The structure of training—ethical discipline, concentration, and wisdom—is designed precisely for this purpose. Ethical discipline limits the translation of unexamined intentions into harmful actions. Concentration stabilizes attention so intentions can be observed without being followed. Wisdom directly perceives their impermanence, non-self nature, and conditionality. When this perception matures, intentions may still arise, but they are no longer automatically identified with or acted upon.

Liberation in the Dharma, therefore, does not mean eliminating thought or emotion. It means terminating the erroneous causal trigger that turns intention into suffering. When intentions are no longer mistaken for a self or treated as commands, they lose their power to generate distress. Causality is not denied; it is understood correctly.

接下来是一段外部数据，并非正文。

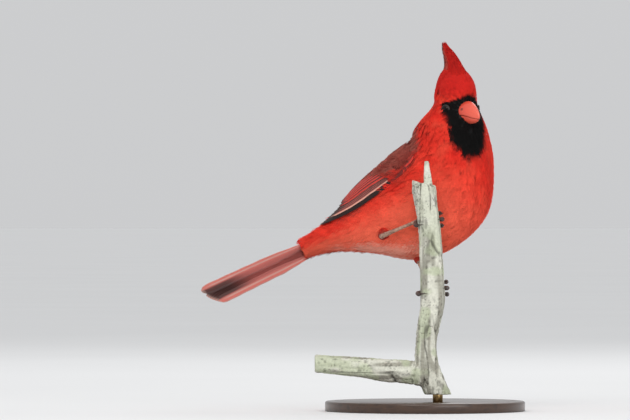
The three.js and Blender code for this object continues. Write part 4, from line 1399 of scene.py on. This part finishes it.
def make_studio():
    make_sky()
    mesh = bpy.data.meshes.new("floor")
    half = 40.0
    corners = [(-half, -half, 0), (half, -half, 0), (half, half, 0), (-half, half, 0)]
    mesh.from_pydata(corners, [], [(0, 1, 2, 3)])
    floor = bpy.data.objects.new("floor", mesh)
    scene.collection.objects.link(floor)
    floor.data.materials.append(ramp_material("pale_floor", 0.9, 3.0, FLOOR_STOPS))
    for name, place, size, power, colour in LIGHTS:
        data = bpy.data.lights.new(name, "AREA")
        data.size, data.energy, data.color = size, power, colour
        lamp = bpy.data.objects.new(name, data)
        lamp.location = place
        lamp.rotation_mode = "QUATERNION"
        lamp.rotation_quaternion = (Vector((0, 0, 0.13)) - Vector(place)).to_track_quat("-Z", "Y")
        scene.collection.objects.link(lamp)


def make_camera():
    """A level long-lens view along +Y that keeps the photograph's framing."""
    data = bpy.data.cameras.new("camera")
    data.sensor_width = SENSOR_WIDTH
    data.lens = SENSOR_WIDTH * CAMERA["distance"] / CAMERA["across"]
    camera = bpy.data.objects.new("camera", data)
    camera.location = (CAMERA["x"], -CAMERA["distance"], CAMERA["height"])
    camera.rotation_euler = (math.pi / 2, 0, 0)
    data.clip_end = 200.0
    scene.collection.objects.link(camera)
    scene.camera = camera


COAT = tinted_material("plumage_coat", 0.75, 1300.0, 0.14, Sheen_Weight=0.0, Specular_IOR_Level=0.12)
VANE = vane_material()
BILL_HORN = tinted_material("bill_horn", 0.38, 500.0, 0.06, 0.00003, Coat_Weight=0.2)
EYE_WET = tinted_material("eye_wet", 0.06, 300.0, 0.05, Specular_IOR_Level=0.2)
LID = tinted_material("lid_skin", 0.55, 2600.0, 0.3, 0.0001)
SHANK_SKIN = ramp_material("shank_skin", 0.5, 700.0, SHANK_STOPS, bump_depth=0.0001)
TOE_SKIN = ramp_material("toe_skin", 0.42, 700.0, TOE_STOPS, bump_depth=0.0001)
CLAW_HORN = ramp_material("claw_horn", 0.32, 500.0, CLAW_STOPS)

scene.view_settings.view_transform = "Standard"
make_camera()
make_studio()
make_stand()
make_perch()
make_legs()
make_skin()
make_tail()
make_wing("feathers_wing_right", 1)
make_wing("feathers_wing_left", -1)
make_bill()
make_eyes()
make_coat()
make_crest()
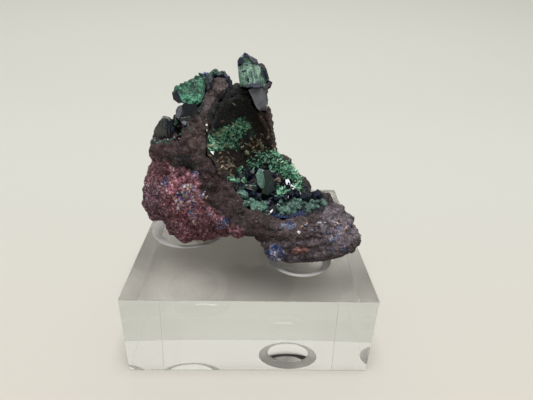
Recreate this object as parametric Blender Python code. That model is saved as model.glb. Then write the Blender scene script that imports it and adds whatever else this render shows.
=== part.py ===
"""An azurite specimen on a clear block: a rock with a crystal-lined hollow, and crystals on its rim."""

import math
import random
from dataclasses import dataclass
from itertools import product

import bmesh
import bpy
from mathutils import Euler, Vector, noise

MM = 0.001

# The block, a stock size of cast acrylic, with one shallow round seat for each of the rock's feet
BLOCK_SIDE = 50.8 * MM
BLOCK_HEIGHT = 19.05 * MM
BLOCK_EDGE = 0.25 * MM
SEAT_SEGMENTS = 30
GAP = 0.3 * MM

# The rock, before its hollow is cut
LUMP_SUBDIVISIONS = 4
CHIPS = 9
CHIP_REACH = (0.80, 1.0)
FUSE_VOXEL = 1.0 * MM
SETTLE_VOXEL = 0.8 * MM
ROCK_FACES = 3700
ROCK_FINAL_FACES = 4800
ROUGH_DEPTH = 0.55 * MM
ROUGH_MIDDLE = 1.2
ROUGH_SCALE = 0.17 / MM
RIDGE_FALL = 0.9
RIDGE_STEP = 2.1
RIDGE_OFFSET = 0.9
RIDGE_GAIN = 2.0
GRAIN_DEPTH = 0.45 * MM
GRAIN_SCALE = 0.55 / MM
GRAIN_FALL = 1.0
GRAIN_STEP = 2.0
NOISE_OCTAVES = 4

# The crust on the hollow's wall
HOLLOW_VOXEL = 1.1 * MM
HOLLOW_FACES = 1700
CRUST_DEPTH = 0.7 * MM
ROOT_DEPTH = 0.4 * MM
CRUST_FINAL_FACES = 3000
CRUST_BUMP = 0.5 * MM
CRUST_BUMP_SCALE = 0.45 / MM
SKIN_GAP = 0.38 * MM

# The crystals
SOCKET_GAP = 0.36 * MM
STUB_CORNERS = 16
FLAT_ANGLE = math.radians(2)


@dataclass(frozen=True)
class Seat:
    """A round hollow in the block's top: its centre, its radius at the top and its depth."""

    x: float
    y: float
    radius: float
    depth: float

    @property
    def sphere(self):
        """The radius of the ball that would grind this seat."""
        return (self.radius**2 + self.depth**2) / (2 * self.depth)


@dataclass(frozen=True)
class Lump:
    """A rounded mass of rock or of space: its centre, half sizes and turn in degrees.

    The higher the value of square, the boxier it is, and 2 is round.
    """

    name: str
    centre: tuple
    half: tuple
    turn: tuple = (0, 0, 0)
    square: float = 2.5


SEATS = {
    "left": Seat(-15.4 * MM, 1.7 * MM, 9.2 * MM, 1.9 * MM),
    "right": Seat(11.0 * MM, -10.4 * MM, 7.2 * MM, 1.6 * MM),
    "rear": Seat(11.0 * MM, 15.5 * MM, 8.2 * MM, 1.8 * MM),
}

# Millimetres from the middle of the block's underside, x to the right, y to the back, z up
ROCK_LUMPS = [
    Lump("left block", (-14.4, 1.6, 32.0), (10.6, 8.6, 10.2), (0, 0, 6), 3.8),
    Lump("left foot", (-14.2, 0.4, 23.4), (7.4, 7.0, 5.4), (0, 0, 10), 3.2),
    Lump("left inner", (-7.4, -2.6, 27.8), (6.6, 5.6, 6.6), (0, 0, 0), 3.2),
    Lump("left shelf", (-15.4, -1.0, 40.4), (6.8, 6.0, 3.4), (0, 8, 0), 3.2),
    Lump("shoulder low", (-16.6, 0.4, 43.0), (5.2, 5.0, 3.6)),
    Lump("shoulder high", (-13.0, 1.4, 47.0), (4.2, 3.9, 4.4), (0, 0, 0), 3.0),
    Lump("ridge crown", (-8.0, 1.4, 52.0), (3.2, 3.4, 4.4), (0, 0, 0), 3.2),
    Lump("crown back", (-9.6, 3.6, 50.4), (3.2, 3.4, 4.4), (0, 0, 0), 3.0),
    Lump("ridge upper", (-10.3, -1.4, 46.6), (3.0, 4.4, 5.6), (0, 14, 0), 3.0),
    Lump("ridge middle", (-11.6, -3.6, 42.0), (4.2, 4.4, 5.6), (0, 0, 0), 3.0),
    Lump("ridge lower", (-9.0, -6.4, 36.6), (4.6, 4.4, 5.0), (0, 0, 0), 3.0),
    Lump("ridge root", (-5.4, -9.2, 32.0), (4.6, 4.4, 4.4), (0, 0, 0), 3.0),
    Lump("bridge", (-0.8, -11.4, 29.2), (4.8, 4.2, 3.0), (0, 0, 0), 3.0),
    Lump("pocket rim", (7.6, -12.2, 27.2), (5.6, 4.2, 3.2), (0, 0, 0), 3.0),
    Lump("pocket rim right", (14.8, -9.0, 28.4), (4.6, 4.6, 3.8), (0, 0, 25), 3.0),
    Lump("pocket knob", (15.4, -5.6, 30.4), (2.8, 2.8, 2.8)),
    Lump("right foot", (12.4, -9.6, 25.2), (9.8, 7.0, 4.8), (0, -3, -4), 3.4),
    Lump("right toe", (10.4, -11.0, 21.4), (6.0, 4.4, 3.4), (0, 0, 0), 3.0),
    Lump("right toe corner", (6.0, -11.8, 23.4), (3.9, 4.2, 4.2), (0, 0, 0), 5.0),
    Lump("right heel", (18.0, -9.0, 26.2), (4.4, 5.0, 4.6), (0, 0, 0), 2.6),
    Lump("right tip", (20.6, -10.0, 24.2), (3.2, 4.2, 3.0), (0, 0, 0), 2.8),
    Lump("pocket floor", (4.8, -3.0, 27.2), (9.2, 8.8, 3.8), (0, 0, 0), 3.0),
    Lump("core", (-1.0, 0.5, 30.5), (9.5, 8.5, 8.0), (0, 0, 0), 3.0),
    Lump("back wall", (-4.0, 9.6, 41.0), (8.0, 4.4, 11.0), (4, 0, 0), 3.6),
    Lump("left wall", (-9.6, 3.6, 44.0), (3.6, 5.6, 8.4), (0, 0, 0), 3.0),
    Lump("hollow back rim", (-2.4, 8.2, 50.2), (4.2, 2.8, 3.4), (0, 0, 0), 3.0),
    Lump("right wall upper", (0.4, 7.4, 45.0), (4.4, 4.4, 6.2), (0, 0, 0), 3.2),
    Lump("right wall middle", (1.8, 7.0, 38.6), (4.0, 4.8, 6.0), (0, 0, 0), 3.0),
    Lump("right wall lower", (5.4, 4.4, 33.0), (4.8, 5.0, 5.2), (0, 0, 0), 3.0),
    Lump("right wall root", (9.0, 0.6, 28.6), (5.2, 5.4, 5.2), (0, 0, 0), 3.0),
    Lump("right wall end", (12.6, -3.2, 26.4), (4.6, 5.2, 4.4), (0, 0, 0), 3.0),
    Lump("rear mass", (-4.6, 9.6, 31.4), (10.6, 7.4, 10.4), (0, 0, 4), 3.0),
    Lump("rear low", (5.0, 10.6, 25.8), (7.6, 6.4, 5.4), (0, 10, 0), 3.0),
    Lump("rear foot", (9.8, 14.4, 22.4), (5.4, 4.8, 4.8), (0, 0, 0), 3.0),
    Lump("left rear", (-12.0, 8.0, 33.0), (9.0, 6.4, 9.4), (0, 0, 0), 3.2),
]

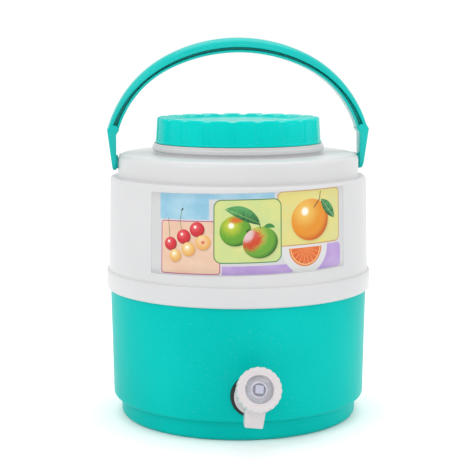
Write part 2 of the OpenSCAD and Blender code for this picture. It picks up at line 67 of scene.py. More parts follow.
lens = bpy.data.cameras.new("studio_camera")
lens.lens = 101.8
lens.sensor_width = 36
lens.clip_end = 20
lens.shift_x = -0.0026
camera = bpy.data.objects.new("studio_camera", lens)
camera.location = (-CAMERA_DISTANCE * math.sin(CAMERA_TURN),
                   -CAMERA_DISTANCE * math.cos(CAMERA_TURN), CAMERA_HEIGHT)
camera.rotation_euler = (math.pi / 2 - CAMERA_PITCH, 0, -CAMERA_TURN)
bpy.context.scene.collection.objects.link(camera)
bpy.context.scene.camera = camera
bpy.context.scene.view_settings.view_transform = "Standard"
print("camera at", [round(c, 3) for c in camera.location])

# %% [markdown]
# ## Shader maths as Python
# A material is a graph of nodes, and long sums are hard to read as boxes and wires. This class wraps
# one socket, so that `1 - mask * 0.4` adds its Math nodes by itself. Any other node is added by
# `node`, which takes the node's type, its settings and what goes into its sockets.

# %% A socket that does arithmetic
class Wire:
    def __init__(self, tree, socket=None):
        self.tree = tree
        self.socket = socket

    def node(self, kind, settings=None, inputs=None, output=0):
        made = self.tree.nodes.new("ShaderNode" + kind)
        for key, value in (settings or {}).items():
            if key == "stops":
                ramp = made.color_ramp.elements
                for _ in range(len(value) - 2):
                    ramp.new(0.5)
                for stop, (place, colour) in zip(ramp, value):
                    stop.position = place
                    stop.color = (*colour, 1)
            else:
                setattr(made, key, value)
        for key, value in (inputs or {}).items():
            if isinstance(value, Wire):
                self.tree.links.new(value.socket, made.inputs[key])
            else:
                made.inputs[key].default_value = value
        return Wire(self.tree, made.outputs[output])

    def math(self, operation, *values):
        return self.node("Math", {"operation": operation}, dict(enumerate(values)))

    def __add__(self, other):
        return self.math("ADD", self, other)

    def __radd__(self, other):
        return self.math("ADD", other, self)

    def __sub__(self, other):
        return self.math("SUBTRACT", self, other)

    def __rsub__(self, other):
        return self.math("SUBTRACT", other, self)

    def __mul__(self, other):
        return self.math("MULTIPLY", self, other)

    def __rmul__(self, other):
        return self.math("MULTIPLY", other, self)

    def __truediv__(self, other):
        return self.math("DIVIDE", self, other)

    def clamp(self):
        return self.node("Clamp", None, {0: self})

    def ramp(self, low, high):
        """0 at low, 1 at high and smooth between."""
        return self.node("MapRange", {"interpolation_type": "SMOOTHSTEP"},
                         {"Value": self, "From Min": low, "From Max": high})

    def part(self, output):
        """X, Y or Z of a vector."""
        return self.node("SeparateXYZ", None, {0: self}, output)

    def tint(self, under, over):
        """The colour under where this mask is 0 and the colour over where it is 1."""
        return self.node("Mix", {"data_type": "RGBA"}, {0: self, 6: under, 7: over}, 2)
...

The relationship between mental intention and causality reveals the central position of the Dharma: how the world is experienced depends on how the mind operates; how suffering continues depends on whether intentions are driven by ignorance. Transformation does not begin with controlling the world, but with seeing this single moment of intention clearly.